I think Synaptic is more a technology demonstration, less a gonna be multi-threaded power tool. Instead to bend the limitations of JavaScript and Node around I would suggest to rewrite this wonderful project in C. The Intel C compiler (free for students) is amazing to parallelize loops without manual touches. Pure C code is also easier to convert to CUDA.
You may want to take a look at the links I posted: Note that arrayfire will help you do just that, and it does in fact support more than just pure C kernels, i.e . using OpenCL (GPUs/FPGAs), including CUDA specifically. All the performance-critical code would be JIT compiled into the corresponding kernels.
Frankly, compared to adopting an OpenCL-backend like Arrayfire, rewriting the whole thing from scratch in C would be a huge step backwards.

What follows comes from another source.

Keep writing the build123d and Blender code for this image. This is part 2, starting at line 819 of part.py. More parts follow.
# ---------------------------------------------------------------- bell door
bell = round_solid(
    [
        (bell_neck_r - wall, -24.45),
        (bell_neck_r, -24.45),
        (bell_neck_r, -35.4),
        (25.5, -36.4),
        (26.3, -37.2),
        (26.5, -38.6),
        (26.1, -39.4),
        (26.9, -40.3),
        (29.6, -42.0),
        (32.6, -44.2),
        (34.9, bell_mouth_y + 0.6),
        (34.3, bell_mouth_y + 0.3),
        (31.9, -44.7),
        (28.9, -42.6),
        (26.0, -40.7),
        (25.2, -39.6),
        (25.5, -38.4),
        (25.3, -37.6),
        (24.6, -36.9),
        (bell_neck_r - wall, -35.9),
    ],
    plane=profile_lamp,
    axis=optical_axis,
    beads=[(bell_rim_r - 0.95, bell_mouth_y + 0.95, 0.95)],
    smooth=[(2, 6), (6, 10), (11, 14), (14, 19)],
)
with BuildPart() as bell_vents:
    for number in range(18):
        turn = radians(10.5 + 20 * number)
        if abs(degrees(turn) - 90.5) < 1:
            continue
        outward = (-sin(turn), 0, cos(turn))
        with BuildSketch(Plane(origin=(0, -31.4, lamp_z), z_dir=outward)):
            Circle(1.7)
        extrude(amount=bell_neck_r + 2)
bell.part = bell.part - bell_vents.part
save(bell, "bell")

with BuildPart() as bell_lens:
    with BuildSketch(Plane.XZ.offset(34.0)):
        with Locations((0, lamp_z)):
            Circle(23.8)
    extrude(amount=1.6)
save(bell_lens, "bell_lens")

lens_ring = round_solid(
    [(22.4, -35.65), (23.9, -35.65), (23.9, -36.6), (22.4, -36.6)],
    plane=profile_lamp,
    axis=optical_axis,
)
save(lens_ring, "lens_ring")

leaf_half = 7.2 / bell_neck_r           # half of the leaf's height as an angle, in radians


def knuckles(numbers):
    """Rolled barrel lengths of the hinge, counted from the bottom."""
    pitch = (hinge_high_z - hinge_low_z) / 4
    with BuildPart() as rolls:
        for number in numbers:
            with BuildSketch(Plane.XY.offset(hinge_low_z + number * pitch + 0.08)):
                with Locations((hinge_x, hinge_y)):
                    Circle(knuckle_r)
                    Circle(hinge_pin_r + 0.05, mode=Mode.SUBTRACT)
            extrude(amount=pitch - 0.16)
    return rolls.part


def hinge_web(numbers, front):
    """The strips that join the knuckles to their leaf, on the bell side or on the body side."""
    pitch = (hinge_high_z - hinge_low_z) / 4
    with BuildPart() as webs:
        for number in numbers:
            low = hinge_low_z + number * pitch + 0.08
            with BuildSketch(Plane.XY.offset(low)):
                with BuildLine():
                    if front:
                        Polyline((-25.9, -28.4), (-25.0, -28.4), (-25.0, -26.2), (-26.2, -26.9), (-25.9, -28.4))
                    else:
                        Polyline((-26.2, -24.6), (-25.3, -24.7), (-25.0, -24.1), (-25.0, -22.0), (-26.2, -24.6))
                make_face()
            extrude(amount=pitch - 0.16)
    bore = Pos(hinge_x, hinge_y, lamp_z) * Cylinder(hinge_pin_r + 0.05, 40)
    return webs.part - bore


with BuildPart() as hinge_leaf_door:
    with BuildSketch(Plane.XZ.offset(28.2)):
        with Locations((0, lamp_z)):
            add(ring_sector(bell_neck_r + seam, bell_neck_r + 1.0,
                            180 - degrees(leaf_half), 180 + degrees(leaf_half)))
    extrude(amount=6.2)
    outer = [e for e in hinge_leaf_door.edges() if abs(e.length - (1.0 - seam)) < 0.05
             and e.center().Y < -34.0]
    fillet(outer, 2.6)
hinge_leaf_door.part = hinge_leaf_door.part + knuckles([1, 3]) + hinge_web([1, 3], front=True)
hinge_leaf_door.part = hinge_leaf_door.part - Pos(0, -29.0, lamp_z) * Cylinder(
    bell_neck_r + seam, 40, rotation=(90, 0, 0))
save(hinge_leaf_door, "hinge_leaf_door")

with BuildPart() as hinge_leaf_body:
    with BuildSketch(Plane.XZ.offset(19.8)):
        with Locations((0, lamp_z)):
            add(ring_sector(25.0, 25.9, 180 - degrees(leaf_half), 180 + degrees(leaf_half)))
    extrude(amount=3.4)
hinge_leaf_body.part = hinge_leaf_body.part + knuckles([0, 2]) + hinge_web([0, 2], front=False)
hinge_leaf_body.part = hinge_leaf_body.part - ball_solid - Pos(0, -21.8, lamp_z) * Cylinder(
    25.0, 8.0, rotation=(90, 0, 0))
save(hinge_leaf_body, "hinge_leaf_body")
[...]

The kind of parallelization you are talking about is OpenMP stuff (i.e. SIMD), which does not support back-ends other than CPUs (GPUs, FPGA) - wheras arrayfire is just another dependency (optional) to let array handling, and vectorization, be handled by machine code where feasible.
I'm also looking into these libraries which are like putting javascript on steroid:
From my understanding, the data structure in synaptic.js is more like a linked-list implementation. If we re-model everything into matrices, it may lose flexibility in configuring the architecture.

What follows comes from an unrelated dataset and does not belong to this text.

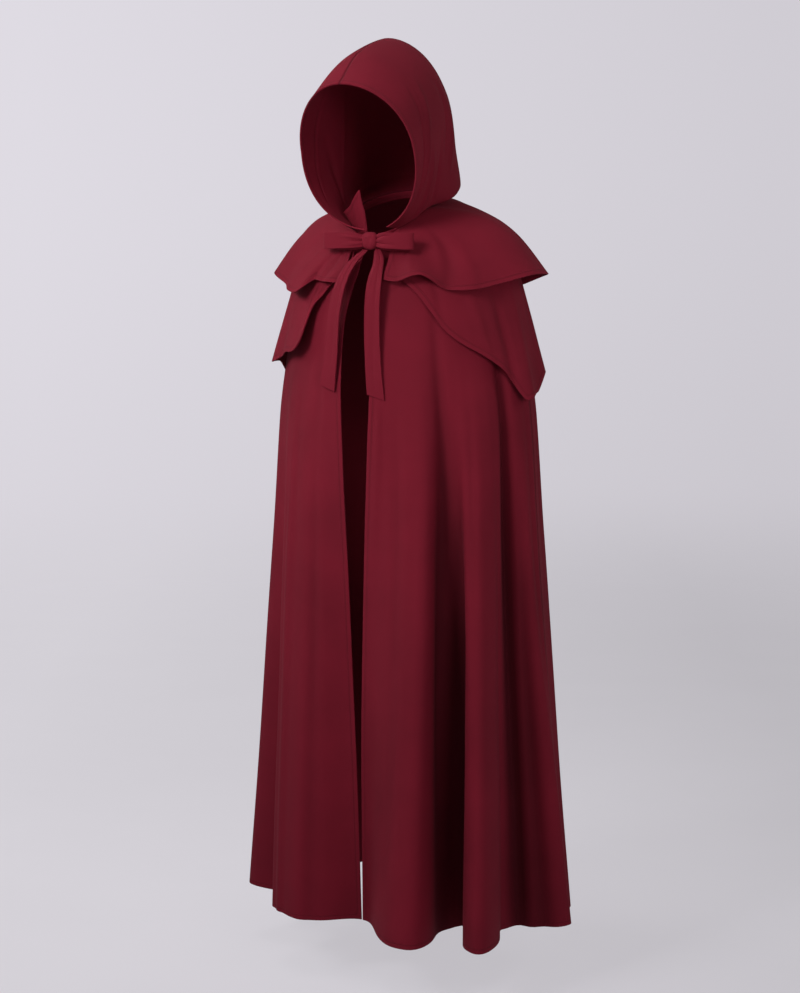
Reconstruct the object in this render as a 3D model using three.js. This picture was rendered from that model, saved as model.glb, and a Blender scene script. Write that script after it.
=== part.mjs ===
// A full-length hooded wool cloak, worn and hollow: two fronts and a back, an elbow-length under cape whose
// fronts are cut away, a short round shoulder cape, a two-piece hood, a neck facing and a self-fabric tie.
// Millimetres, +Z up. The wearer looks along -Y, so the wearer's left is +X.
// The origin is the middle of the neck opening, where the wearer carries the weight.
import * as THREE from "three";

// Driving dimensions
const wool = 2.4; // thickness of the fulled wool
const seam = 0.3; // air left between two pieces that are sewn together
const hemZ = -1290; // the hem, below the neck
const shoulderBend = 0.25; // how softly a ring bends where it passes over the shoulder
const foldGrowth = 1.25; // how late the folds deepen on their way to the hem
const leanGrowth = 1.6; // how late they lean over
const capeEase = 40; // how far below the neck a cape takes to stand out by its flare
const hoodLift = 3.3; // the hood's lower edge above the shoulder cape's
const hoodSettle = 0.9; // the share of the hood from which its lower edge turns in to the neck seam
const tieThickness = 2.6;
const loopLength = { left: 1, right: 1.18 }; // each loop against the length in the table
const tailSlant = { left: 7, right: 3 }; // how far each tail's end is cut aslant

// How finely each piece is stepped
const cloakRows = [0, 15, 30, 50, 75, 100, 130, 165, 200, 250, 320, 400, 500, 620, 780, 960, 1150, 1340];
const underCapeRows = [0, 0.06, 0.14, 0.24, 0.36, 0.5, 0.66, 0.83, 1];
const shoulderCapeRows = [0, 0.12, 0.26, 0.44, 0.62, 0.81, 1];
const stepsPerFold = { cloak: 4, underCape: 3, shoulderCape: 4 };
const hoodSteps = 14;
const facingSteps = { down: 8, plain: 24, raised: 15 };
const loopSteps = { along: 24, across: 2 };
const tailSteps = { along: 20, across: 4 };
const knotSteps = { round: 20, up: 12 };

const radians = Math.PI / 180;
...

note that CUDA is nvidia specific (and specific to using node, i.e. basically excludes the browser scenario), while GPUs access via WebGL is unlikely to be what you want in a standalone node setup.
There are 3 kinds of implementable concurrency: node.js one (where you can just call C++ code or CUDA), Web Worker concurrency, which is not freezing the UI, and WebCL one, which is nearly as fast as CUDA.
We should probably implement all of them once.
This is more of a feature request than anything, but perhaps this can be set up to do parallel processing?